Walk us through winning the British Council’s Entrepreneurial Award for your innovation with sanitary pads.
My work was recognised by high-profile people. Winning this award widened my connections with UK policy makers including a number of British MPs.
Although it has been easy to work in my country, it also encouraged me to be more devoted. People now consider ELLA Pad as an important organisation. The team and I are inspired to expand our work at a wider level from national to international.
How do you use the knowledge and skills from uni now?
My uni courses strengthened my theoretical understanding of my current work. The idea basically came during my time at uni and getting familiar with many other practices across the world. It’s been easy to push my project further now.
What skills or knowledge do you wish you had learned more during uni?
I wish I used my time more effectively. Such as spending time networking, participating more in entrepreneurship development programmes and innovation centres. I wish I devoted myself to gaining more knowledge and spending time with the local community to get involved with social activities to expand my network.
Where do you envision yourself in 10 years?
I want to live with my own community physically but serve globally. I want to scale up the ELLA green entrepreneurship development programme.
This will not only continue the supply of biodegradable sanitary napkins but also provide a complete solution to period poverty.
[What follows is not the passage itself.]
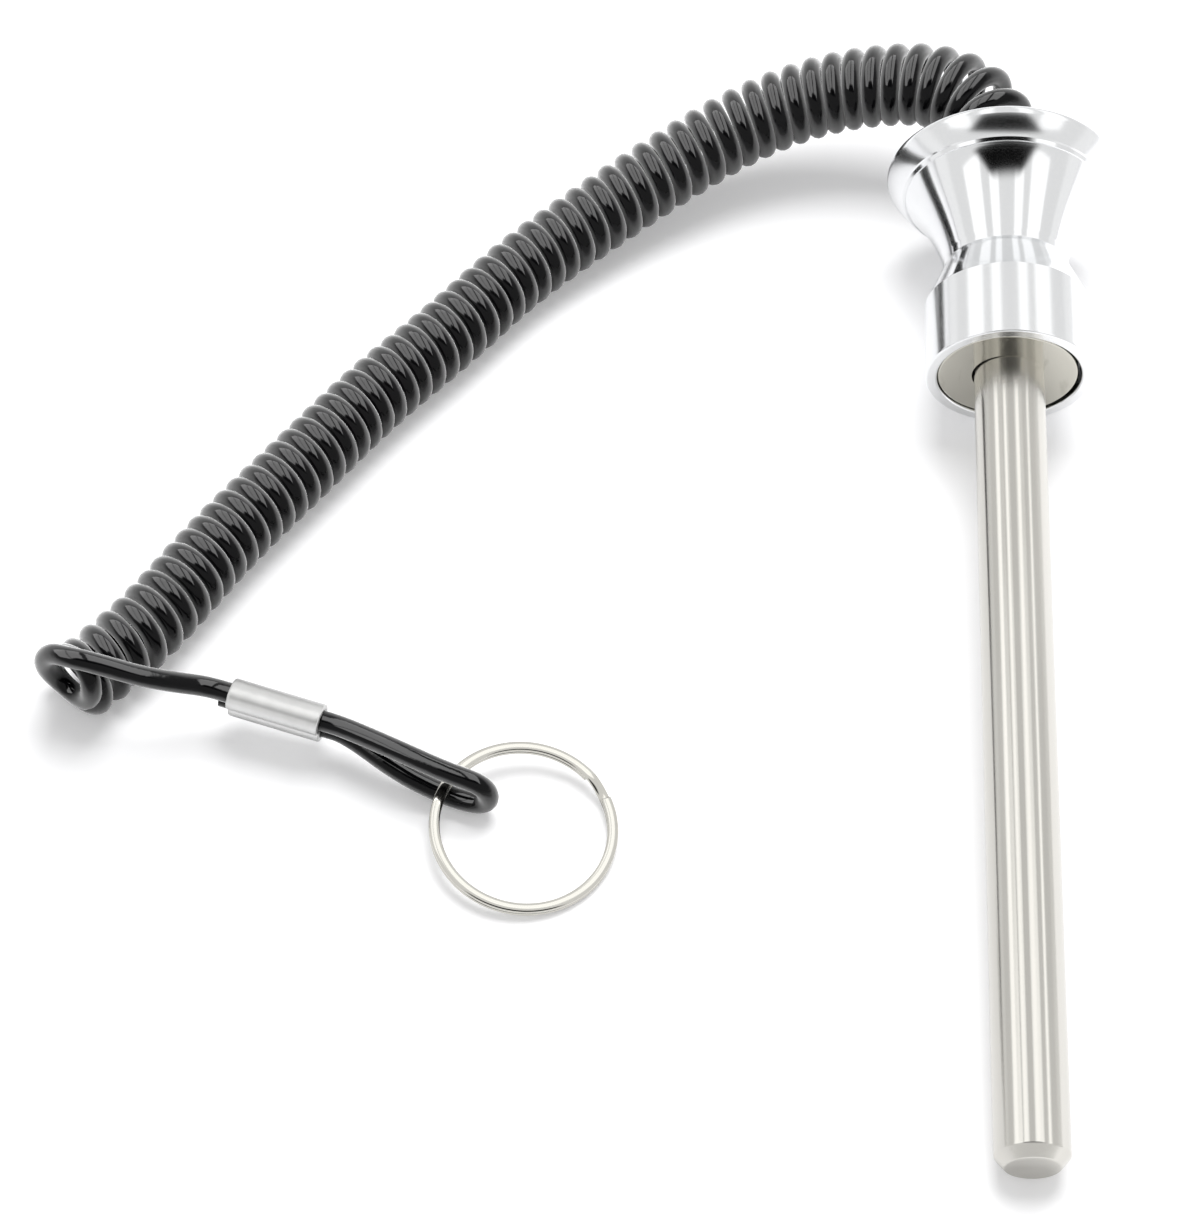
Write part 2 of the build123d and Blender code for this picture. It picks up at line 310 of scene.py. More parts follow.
print("cord:", len(cord_points), "control points,", round(cord_length, 1), "mm long")

# %% [markdown]
# ## Surfaces from profiles
#
# Knob, magnet, shaft and ring are all made by carrying a profile round a circle or along a path.
# Blender's Spin and Screw tools can do that, but with numpy the whole grid of points is one formula,
# and its rows can be placed close together beside each edge, where a reflection bends. The profile
# is a row of corners, and each corner may be rounded by a small arc.

# %% Helper for profiles
BESIDE_AN_EDGE = 0.04
CURVE_STEP = 0.6


def rounded(corners, steps=6, spacing=1.5):
    """Closed profile through corners (x, y, radius). Each corner becomes an arc that leaves its two
    sides at radius / tan(half the corner's angle), and each side gets points close to both its ends.
    Sharp corners less than CURVE_STEP apart are steps of a curve: the sides between them stay plain."""
    corners = np.asarray(corners, float)
    spots = corners[:, :2]
    before = np.roll(spots, 1, 0) - spots
    after = np.roll(spots, -1, 0) - spots
    before /= np.linalg.norm(before, axis=1)[:, None]
    after /= np.linalg.norm(after, axis=1)[:, None]
    rows = []
    ends = []
    for spot, radius, back, on in zip(spots, corners[:, 2], before, after):
        if radius == 0:
            arc = spot[None, :]
        else:
            half = np.arccos(np.clip(back @ on, -1, 1)) / 2
            middle_way = (back + on) / np.linalg.norm(back + on)
            centre = spot + middle_way * radius / np.sin(half)
            start = spot + back * radius / np.tan(half)
            stop = spot + on * radius / np.tan(half)
            swing = np.linspace(0, 1, steps + 1)[:, None] * (pi - 2 * half)
            across = (start - centre) / radius
            onward = stop - centre - across * ((stop - centre) @ across)
            onward /= np.linalg.norm(onward)
            arc = centre + radius * (np.cos(swing) * across + np.sin(swing) * onward)
        rows.append(arc)
        ends.append((arc[0], arc[-1]))
    profile = []
    between_sharp = (corners[:, 2] == 0) & (np.roll(corners[:, 2], -1) == 0)
    for row, (_, start), (stop, _), both_sharp in zip(rows, ends, ends[1:] + ends[:1], between_sharp):
        profile.append(row)
        length = np.linalg.norm(stop - start)
        if both_sharp and length < CURVE_STEP:
            continue
        near = min(BESIDE_AN_EDGE, length / 4)
        count = max(2, int(length / spacing))
        shares = np.linspace(near / length, 1 - near / length, count + 1)
        profile.append(start + (stop - start) * shares[:, None])
    return np.concatenate(profile)


def arc_through(start, between, end, steps=24):
    """Points of the circular arc through three points, without its two ends. Its centre is equally
    far from all three, which is two linear equations."""
    a, b, c = (np.asarray(p, float) for p in (start, between, end))
    left = 2 * np.array([b - a, c - a])
    right = np.array([b @ b - a @ a, c @ c - a @ a])
    centre = np.linalg.solve(left, right)
    angles = np.unwrap([np.arctan2(*(p - centre)[::-1]) for p in (a, b, c)])
    swing = np.linspace(angles[0], angles[2], steps + 1)[1:-1]
    return centre + np.linalg.norm(a - centre) * np.stack([np.cos(swing), np.sin(swing)], 1)


square = rounded([(0, 0, 0.2), (1, 0, 0.2), (1, 1, 0.2), (0, 1, 0.2)])
print("a rounded unit square has", len(square), "points")

# %% [markdown]
# A grid of points becomes a mesh when each point is joined to its neighbours. Its UV map follows the
# grid, so that a finish can follow the surface. A turned piece is such a grid: its profile carried
# round the pin's axis. Which way its faces point depends on the way its profile runs, so a last
# helper measures that and turns them outwards.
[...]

I intend to consider digitalisation and climate change issues as well. In the coming 10 years, we’ll focus more on policy issues to get involved in national and international policies and programmes.
What did you miss from home and how did you replace it?
I missed local foods (like rice and lentils) initially but once I discovered pasta and tuna, I got very used to this healthy and affordable substitute. I still enjoy this now.
What would you do with US$1 million?
If I was given this amount, I would use it to transform the lives of my community. This community struggles to live decent lives like not having menstrual hygiene materials.